Goldman Sachs raised its Alphabet price target to $450 from $400 while keeping a Buy rating, citing reaccelerating Search growth, 63% Google Cloud revenue growth, and roughly 57% incremental margins in the cloud segment. Alphabet's Q1 2026 revenue came in at $109.9B, up 22% year over year, with Search revenue at $60.4B and Cloud revenue at $20.0B, though YouTube Ads missed estimates. The company also raised its dividend, but did not buy back stock during the quarter.

Analysis

Alphabet is increasingly behaving like a two-engine compounder: Search is re-accelerating while Cloud is turning into the real option value. The second-order implication is that AI capex is no longer just an expense overhang; it is becoming a credible share-taker defense and monetization layer, which should compress the time investors are willing to tolerate elevated spend. That said, the market is already pricing in a lot of this optimism, so the next leg likely depends more on backlog conversion and incremental margin durability than on headline revenue growth alone.

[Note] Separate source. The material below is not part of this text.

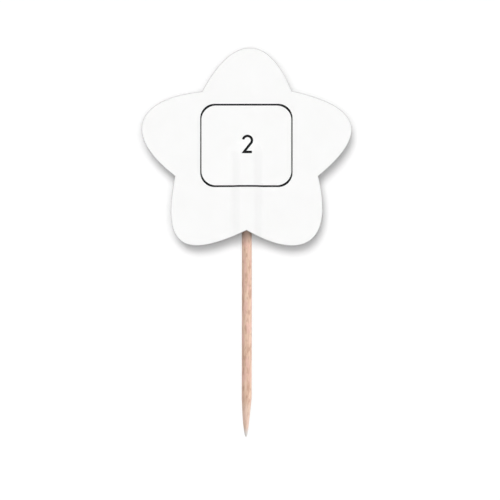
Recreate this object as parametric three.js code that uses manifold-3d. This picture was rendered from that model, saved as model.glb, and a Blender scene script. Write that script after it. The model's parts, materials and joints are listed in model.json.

The more interesting read-through is competitive, not just company-specific. If Cloud backlog is doubling while incremental margins remain strong, it raises the bar for MSFT and AMZN to show that their AI infrastructure monetization is not merely driving volume but also carrying operating leverage. In semis, this is net supportive for QCOM only indirectly through broader AI capex sentiment; the real beneficiaries remain the networking, power, and memory ecosystems, which are better positioned to capture sustained infrastructure spend than handset-linked names. The main risk is that expectations are shifting from "AI growth" to "AI return on capital," and that is a much harsher standard over a 2-4 quarter horizon. If capex keeps inflecting faster than backlog monetization, the stock could de-rate even on good results because investors will start demanding proof that incremental dollars are generating durable FCF, not just capacity. In other words, the setup is bullish, but it is now a show-me story; any slowdown in Cloud backlog growth or a margin slip would likely hit the multiple before the earnings estimate.